Philosophy, not science
It must be remembered that education was considered a discipline of philosophy at first but due to the desire to find ultimate answers to questions of pedagogy, it was thought best to view education scientifically (Carr and Kemmis, 2002). This ‘big R’ Research, as Goswami and Stillman (Goswami and Stillman, 1987) put it, was seen as inadequate if teachers are not granted the space to think carefully about the implications. Over 30 years on, are we philosophers or technicians?
The dominance of the ‘science of learning’ reinforces the perception that teaching is merely a technical endeavour but, as Cochran-Smith and Lytle (Cochran-Smith and Lytle, 2009) maintain, it is so much more than this and ‘practitioners are legitimate knowers and knowledge generators, not just implementers of others’ knowledge’. Winch et al. (Winch et al., 2013) see teaching as consisting of tacit understandings and reflective thinking as well as technical information but surmised that until teachers are given the space and the capacity to think deeply about the evidence they are bombarded with, teachers cannot be philosophical. As Ball, Maguire and Braun (Ball et al., 2012) put it, teachers remain ‘ciphers’ who merely ‘implement’.
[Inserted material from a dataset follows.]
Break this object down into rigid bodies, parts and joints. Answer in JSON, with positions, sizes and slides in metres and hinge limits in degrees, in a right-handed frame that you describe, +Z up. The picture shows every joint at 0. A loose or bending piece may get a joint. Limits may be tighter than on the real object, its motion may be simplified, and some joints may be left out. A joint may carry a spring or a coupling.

Science needs us just as much as we need science!
Goswami and Stillman (Goswami and Stillman, 1987) warned that ‘if the questions and the answers are not continually reformulated by those who are working in the classroom, educational research is pointless’. They suggest that teacher input is necessary to illuminate the scientific experiments conducted by external researchers. Others agree that scientific evidence is not the end product and, in fact, ‘the final court of judgement is not academic research, but what works in your classroom’ (Petty, 2014). This is echoed in the report published by the British Educational Research Association and Royal Society for the Arts (British Educational Research Association, Royal Society for the Arts, 2014), which highlights the ‘need to include evidence from elsewhere, especially from our own classroom’. Perhaps this could be done through action research facilitated by the Chartered College of Teaching.
This rise of open access and summaries provided by the EEF and MESH guidelines mean that the science of learning is at our fingertips, but let us not devalue the importance of teacher judgements, which are also crucial in translating theory into useful practice (see Sarah Younie’s 2017 BERA blog for how you can get involved in this, (Younie, 2017)). Whitty (Whitty, 2016) noted that ‘translational’ research involving the use of developments in science is used all the time in nursing but there is no appropriate infrastructure for this to be possible in education. I see the College as providing this infrastructure. Giving members access to academic research is a starting point and the Chartered Teacher Programme offers the additional opportunity for teachers to research for themselves ‘the best ways to help children succeed in specific contexts’ (Chartered College of Teaching, 2015). It is not easy and that is why the science of learning needs to be supplemented by the complexity of teacher knowledge.